In the event of a government shutdown, some 800,000 federal employees who are furloughed without pay may collect unemployment insurance.
Government workers are covered under the Unemployment Compensation for Federal Employees Program, which is funded by the federal government, but administered by the states.
Generally, unemployment claims are filed in the place where you work, not where you live. The states are reimbursed by the federal government for the funds they pay out.
The Washington, DC, area would likely feel the brunt of a shutdown. The U.S. Department of Labor told Virginia that 171,000 workers in the state could be eligible. Maryland has 252,000 federal workers in the state.
Maryland and Virginia are preparing for a shutdown; their state labor departments plan to post information on their websites tomorrow, if there is a shutdown, with instructions for workers on how to file.
But not everyone will be treated the same, because state unemployment compensation requirements vary. Some states, like Virginia, have a one-week waiting period before an individual qualifies for payments. Others, like Maryland, will pay immediately.

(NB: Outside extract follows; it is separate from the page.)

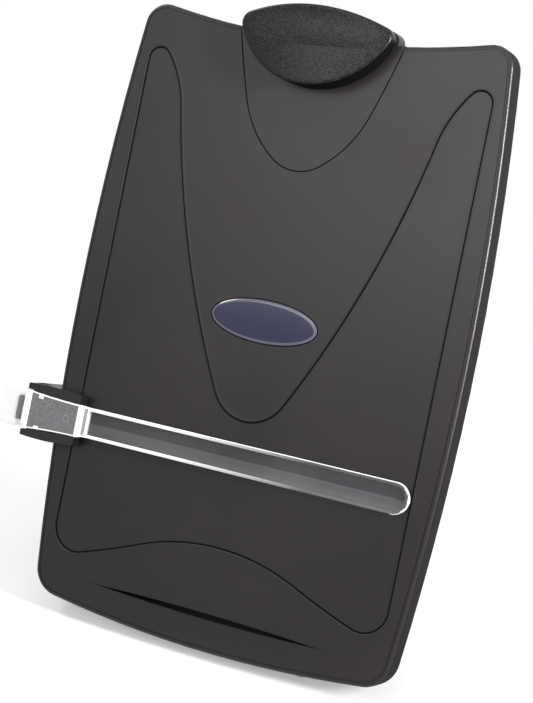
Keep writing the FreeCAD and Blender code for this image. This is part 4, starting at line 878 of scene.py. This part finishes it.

But workers might not get unemployment if a shutdown is short lived. If an unemployment claim is less than what an employee makes in the week, he or she would not be paid. For example, if a worker could collect a $400 weekly unemployment insurance benefit, but earned $450 for working a partial week, he or she would not collect unemployment.
The claims process will be a little more complicated. Because the federal government would be shut down, employees would have to send in a copy of their W-2 and/or pay stubs because the state would have no way to verify employee wages.